## Task objective
Repeat exactly, please, the lines that begin at the start of the listing and end at the line holding "import Sketcher".

## Data block
*-*-*

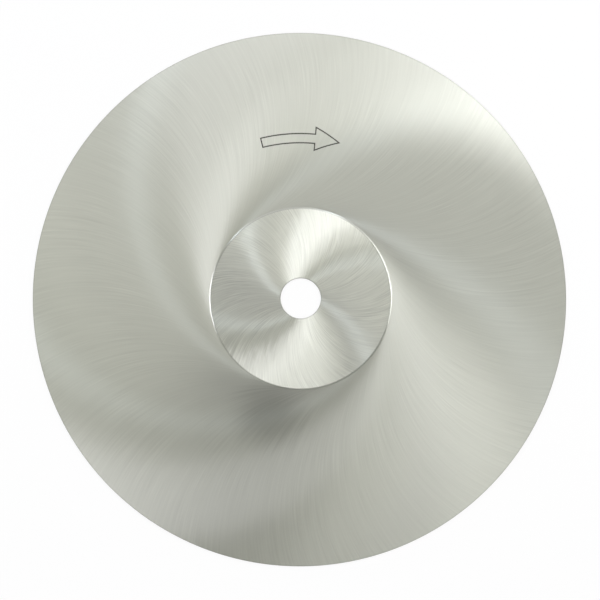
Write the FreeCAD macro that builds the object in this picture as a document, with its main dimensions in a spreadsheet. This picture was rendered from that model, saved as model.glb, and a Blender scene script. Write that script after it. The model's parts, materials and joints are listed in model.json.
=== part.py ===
import FreeCAD, Part

import os

import Sketcher

# A plain-rim circular saw blade of high speed steel: a thin disc with a round arbor bore, a flat
# collar seat round the bore, and sides that are ground slightly hollow between the collar and the rim.
# The blade is one piece of steel, and it is modelled in the order in which it is made: a disc is cut
# from sheet, both sides are ground hollow, the bore is cut, and the sharp edges are broken.
#
# Frame: the origin is on the bore's axis at half the blade's thickness, and +Z points along the axis.

doc = FreeCAD.newDocument("circular_saw_blade")

# Driving dimensions, in millimetres.
DIMENSIONS = [
    ("blade_diameter", 425.0, "outside diameter, over the plain rim"),
    ("blade_thickness", 3.0, "thickness at the collar seat and at the rim land"),
    ("bore_diameter", 32.0, "arbor bore"),
    ("collar_diameter", 144.0, "flat seat for the clamping flanges"),
    ("hollow_depth", 0.25, "how far the web lies below the collar face at the collar, on each side"),
    ("wheel_corner_radius", 3.0, "corner that the grinding wheel leaves at the foot of the collar"),
    ("rim_land_width", 2.0, "narrow flat that is left at full thickness along the rim"),
    ("bore_chamfer", 0.4, "chamfer at both mouths of the bore"),
    ("rim_chamfer", 0.25, "edge break round both sides of the rim"),
]

sheet = doc.addObject("Spreadsheet::Sheet", "dimensions")
for row, (alias, value, meaning) in enumerate(DIMENSIONS, start=1):
    sheet.set(f"A{row}", alias)
    sheet.set(f"B{row}", str(value))
    sheet.set(f"C{row}", meaning)
    sheet.setAlias(f"B{row}", alias)
doc.recompute()


def size(alias):
    """The value of one driving dimension, in millimetres."""
    return float(sheet.get(alias))


def origin_feature(body, role):
    """One of the planes or axes that the body carries, by its role, such as XY_Plane or Z_Axis."""
    return next(item for item in body.Origin.OriginFeatures if item.Role == role)


def add_sketch(body, name, plane_role):
    """An empty sketch that lies in one of the body's own planes."""
    sketch = body.newObject("Sketcher::SketchObject", name)
    sketch.AttachmentSupport = (origin_feature(body, plane_role), [""])
    sketch.MapMode = "FlatFace"
    return sketch


def bind(sketch, constraint, name, expression):
    """Adds one dimension to a sketch and drives it from the spreadsheet."""
    index = sketch.addConstraint(constraint)
    sketch.renameConstraint(index, name)
    sketch.setExpression(f"Constraints.{name}", expression)


# Sketch geometry is named by its index, and its points by these numbers.
START, END, CENTRE = 1, 2, 3
ORIGIN, HORIZONTAL_AXIS = -1, -1
UP = FreeCAD.Vector(0, 0, 1)


def circle_sketch(body, name, diameter_alias):
    """A circle round the blade's axis, in the blade's mid-plane."""
    sketch = add_sketch(body, name, "XY_Plane")
    centre = FreeCAD.Vector(0, 0, 0)
    rim = sketch.addGeometry(Part.Circle(centre, UP, size(diameter_alias) / 2), False)
    sketch.addConstraint(Sketcher.Constraint("Coincident", rim, CENTRE, ORIGIN, START))
    diameter = Sketcher.Constraint("Diameter", rim, size(diameter_alias))
    bind(sketch, diameter, "diameter", f"dimensions.{diameter_alias}")
    return sketch


def hollow_sketch(body):
    """The sliver of steel that the wheel takes off one side, as half a section beside the axis.

    It runs from the edge of the collar face, down the wheel's corner radius to the web, and along
    the web's straight taper up to the inner edge of the rim land.
    """
    face_height = size("blade_thickness") / 2
    collar_radius = size("collar_diameter") / 2
    corner_radius = size("wheel_corner_radius")
    web_height = face_height - size("hollow_depth")
    land_radius = size("blade_diameter") / 2 - size("rim_land_width")

    # First guess of the corner arc, with the taper taken as level. The constraints then settle it.
    corner_height = web_height + corner_radius
    corner_run = (corner_radius**2 - (corner_height - face_height) ** 2) ** 0.5
    corner_centre = FreeCAD.Vector(collar_radius + corner_run, corner_height, 0)
    collar_edge = FreeCAD.Vector(collar_radius, face_height, 0)
    web_foot = FreeCAD.Vector(collar_radius + corner_run, web_height, 0)
    land_edge = FreeCAD.Vector(land_radius, face_height, 0)
    corner_circle = Part.Circle(corner_centre, UP, corner_radius)
    from_angle = corner_circle.parameter(collar_edge)
    to_angle = corner_circle.parameter(web_foot)

    sketch = add_sketch(body, "hollow_section", "XZ_Plane")
    corner = sketch.addGeometry(Part.ArcOfCircle(corner_circle, from_angle, to_angle), False)
    web = sketch.addGeometry(Part.LineSegment(web_foot, land_edge), False)
    face = sketch.addGeometry(Part.LineSegment(land_edge, collar_edge), False)

    sketch.addConstraint(Sketcher.Constraint("Tangent", corner, END, web, START))
    sketch.addConstraint(Sketcher.Constraint("Coincident", web, END, face, START))
    sketch.addConstraint(Sketcher.Constraint("Coincident", face, END, corner, START))
    sketch.addConstraint(Sketcher.Constraint("Horizontal", face))

    collar_x = Sketcher.Constraint("DistanceX", ORIGIN, START, corner, START, collar_radius)
    bind(sketch, collar_x, "collar_edge", "dimensions.collar_diameter / 2")
    face_y = Sketcher.Constraint("DistanceY", ORIGIN, START, corner, START, face_height)
    bind(sketch, face_y, "face_height", "dimensions.blade_thickness / 2")
    land_x = Sketcher.Constraint("DistanceX", ORIGIN, START, web, END, land_radius)
    bind(sketch, land_x, "land_edge", "dimensions.blade_diameter / 2 - dimensions.rim_land_width")
    web_y = Sketcher.Constraint("DistanceY", web, START, corner, START, size("hollow_depth"))
    bind(sketch, web_y, "hollow_depth", "dimensions.hollow_depth")
    corner_r = Sketcher.Constraint("Radius", corner, corner_radius)
    bind(sketch, corner_r, "corner_radius", "dimensions.wheel_corner_radius")
    return sketch


def round_edges(shape, radius):
    """The names of the circular edges of one radius on the blade's two faces, for a chamfer."""
    face_height = size("blade_thickness") / 2
    found = []
    for number, edge in enumerate(shape.Edges, start=1):
        if not isinstance(edge.Curve, Part.Circle):
            continue
        on_face = abs(abs(edge.Curve.Center.z) - face_height) < 1e-6
        if on_face and abs(edge.Curve.Radius - radius) < 1e-6:
            found.append(f"Edge{number}")
    if len(found) != 2:
        raise RuntimeError(f"{len(found)} edges of radius {radius} lie on the faces, not 2")
    return found


def must_remove(feature, before):
    """A cut that points away from the steel removes nothing and gives no error, so it is measured."""
    doc.recompute()
    removed = before - feature.Shape.Volume
    print(f"{feature.Label}: removes {removed:.1f} mm3, leaves {feature.Shape.Volume:.1f} mm3")
    if removed <= 0:
        raise RuntimeError(f"{feature.Label} removes nothing")
    return feature.Shape.Volume


def make_saw_blade():
    body = doc.addObject("PartDesign::Body", "saw_blade")
    body.Label = "saw_blade"

    # The disc, cut from sheet and as thick on either side of the mid-plane.
    disc = body.newObject("PartDesign::Pad", "disc")
    disc.Profile = circle_sketch(body, "disc_outline", "blade_diameter")
    disc.SideType = "Symmetric"
    disc.setExpression("Length", "dimensions.blade_thickness")
    doc.recompute()
    volume = disc.Shape.Volume

    # The hollow ground web on the upper side, turned round the axis.
    upper_hollow = body.newObject("PartDesign::Groove", "upper_hollow")
    section = hollow_sketch(body)
    upper_hollow.Profile = section
    upper_hollow.ReferenceAxis = (section, ["V_Axis"])
    upper_hollow.Angle = 360.0
    volume = must_remove(upper_hollow, volume)

    # The same web on the lower side.
    both_hollows = body.newObject("PartDesign::Mirrored", "both_hollows")
    both_hollows.Originals = [upper_hollow]
    both_hollows.MirrorPlane = (origin_feature(body, "XY_Plane"), [""])
    body.Tip = both_hollows
    volume = must_remove(both_hollows, volume)

    # The arbor bore, right through.
    bore = body.newObject("PartDesign::Pocket", "arbor_bore")
    bore.Profile = circle_sketch(body, "bore_outline", "bore_diameter")
    bore.SideType = "Symmetric"
    bore.Type = "ThroughAll"
    volume = must_remove(bore, volume)

    # The bore's mouths are chamfered so that the blade goes onto its arbor without a burr.
    bore_mouths = body.newObject("PartDesign::Chamfer", "bore_mouths")
    bore_mouths.Base = (bore, round_edges(bore.Shape, size("bore_diameter") / 2))
    bore_mouths.setExpression("Size", "dimensions.bore_chamfer")
    volume = must_remove(bore_mouths, volume)

    # The rim's sharp corners are broken.
    rim_edges = body.newObject("PartDesign::Chamfer", "rim_edges")
    rim_edges.Base = (bore_mouths, round_edges(bore_mouths.Shape, size("blade_diameter") / 2))
    rim_edges.setExpression("Size", "dimensions.rim_chamfer")
    must_remove(rim_edges, volume)

    body.Placement = FreeCAD.Placement()
    return body


pieces = [make_saw_blade()]
doc.recompute()

for item in doc.Objects:
    if "Invalid" in item.State or "Error" in item.State:
        raise RuntimeError(f"{item.Label} did not compute: {item.State}")
for piece in pieces:
    if piece.Shape.isNull() or not piece.Shape.isValid():
        raise RuntimeError(f"{piece.Label} has no valid shape")

os.makedirs("parts", exist_ok=True)
for piece in pieces:
    piece.Shape.exportStep(f"parts/{piece.Label}.step")
    box = piece.Shape.BoundBox
    print(
        f"{piece.Label}: {len(piece.Shape.Solids)} solid, {len(piece.Shape.Faces)} faces, "
        f"{box.XLength:.2f} x {box.YLength:.2f} x {box.ZLength:.2f} mm"
    )
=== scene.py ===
# %% [markdown]
# # A ground circular saw blade
#
# The object is one disc of steel: a round arbor bore, a flat collar seat round it, and two sides
# that are ground slightly hollow out to a plain rim. Its shape is simple and its finish is not.
# All that one sees is how light runs along thousands of curved grinding marks, so most of this
# lesson is about those marks.
#
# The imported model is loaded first. It is the fixed frame: every size below is in metres, and the
# blade lies in the same place as in the construction model.

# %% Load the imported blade
import json
import math

import bmesh
import bpy
from mathutils import Matrix, Vector


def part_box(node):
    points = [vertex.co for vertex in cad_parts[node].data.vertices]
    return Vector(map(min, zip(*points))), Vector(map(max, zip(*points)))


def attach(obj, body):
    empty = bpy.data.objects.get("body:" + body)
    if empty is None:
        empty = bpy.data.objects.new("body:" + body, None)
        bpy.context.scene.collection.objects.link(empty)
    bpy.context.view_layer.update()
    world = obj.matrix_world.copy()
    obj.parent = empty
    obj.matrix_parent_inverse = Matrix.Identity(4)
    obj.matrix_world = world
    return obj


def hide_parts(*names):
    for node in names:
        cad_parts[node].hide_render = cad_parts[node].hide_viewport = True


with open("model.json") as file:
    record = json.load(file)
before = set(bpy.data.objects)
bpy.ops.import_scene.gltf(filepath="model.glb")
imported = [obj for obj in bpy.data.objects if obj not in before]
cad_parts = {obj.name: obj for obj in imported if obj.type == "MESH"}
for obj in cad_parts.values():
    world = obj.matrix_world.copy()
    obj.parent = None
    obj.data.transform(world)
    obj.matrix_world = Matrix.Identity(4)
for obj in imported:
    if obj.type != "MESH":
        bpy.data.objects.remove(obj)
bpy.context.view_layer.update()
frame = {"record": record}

# %% [markdown]
# ## Sizes
#
# The thickness is read from the frame and the bore from the blade's own mount, so what is drawn
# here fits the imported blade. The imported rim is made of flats, which leaves its box a hair short,
# so the diameter is written out. So are the sizes that no box shows, all in metres.

# %% Sizes of the blade
MM = 0.001

lowest, highest = (corner[2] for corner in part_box("saw_blade"))
BLADE_RADIUS = 212.5 * MM
HALF_THICKNESS = highest
bore_mount = next(m for m in frame["record"]["mounts"] if m["name"] == "arbor_bore")
BORE_RADIUS = bore_mount["dims"]["r_mm"] * MM

COLLAR_RADIUS = 72 * MM
HOLLOW_DEPTH = 0.25 * MM
CORNER_RADIUS = 3 * MM
RIM_LAND = 2 * MM
BORE_CHAMFER = 0.4 * MM
RIM_CHAMFER = 0.25 * MM

print(f"blade radius {BLADE_RADIUS:.4f} m, from {lowest:.4f} to {highest:.4f} m in height")

# %% [markdown]
# ## Camera
#
# The blade can't stand, so it lies on its side and the camera looks down on it from 1.2 m, with
# a lens that is a little long, as a product photographer would have it. The rim and the bore
# aren't quite concentric in the picture, which tells that the camera leaned a little: the near
# side of a leaning circle is drawn larger, so its middle moves that way. The distance is chosen,
# and from there a lean of 2.3 degrees explains it. The focal length follows from the width of
# floor that the picture takes in.

# %% Camera
CAMERA_DISTANCE = 1.2
CAMERA_LEAN = math.radians(2.3)
CAMERA_AZIMUTH = math.radians(225)
PICTURE_WIDTH = 0.4783
AIM = Vector((-0.0006, -0.0013, 0))
SENSOR_WIDTH_MM = 36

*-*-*

## Output of the exercise
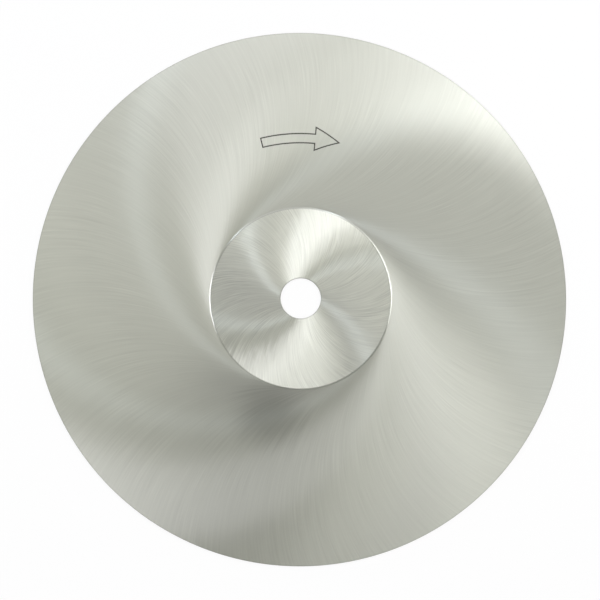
Write the FreeCAD macro that builds the object in this picture as a document, with its main dimensions in a spreadsheet. This picture was rendered from that model, saved as model.glb, and a Blender scene script. Write that script after it. The model's parts, materials and joints are listed in model.json.
=== part.py ===
import FreeCAD, Part

import os

import Sketcher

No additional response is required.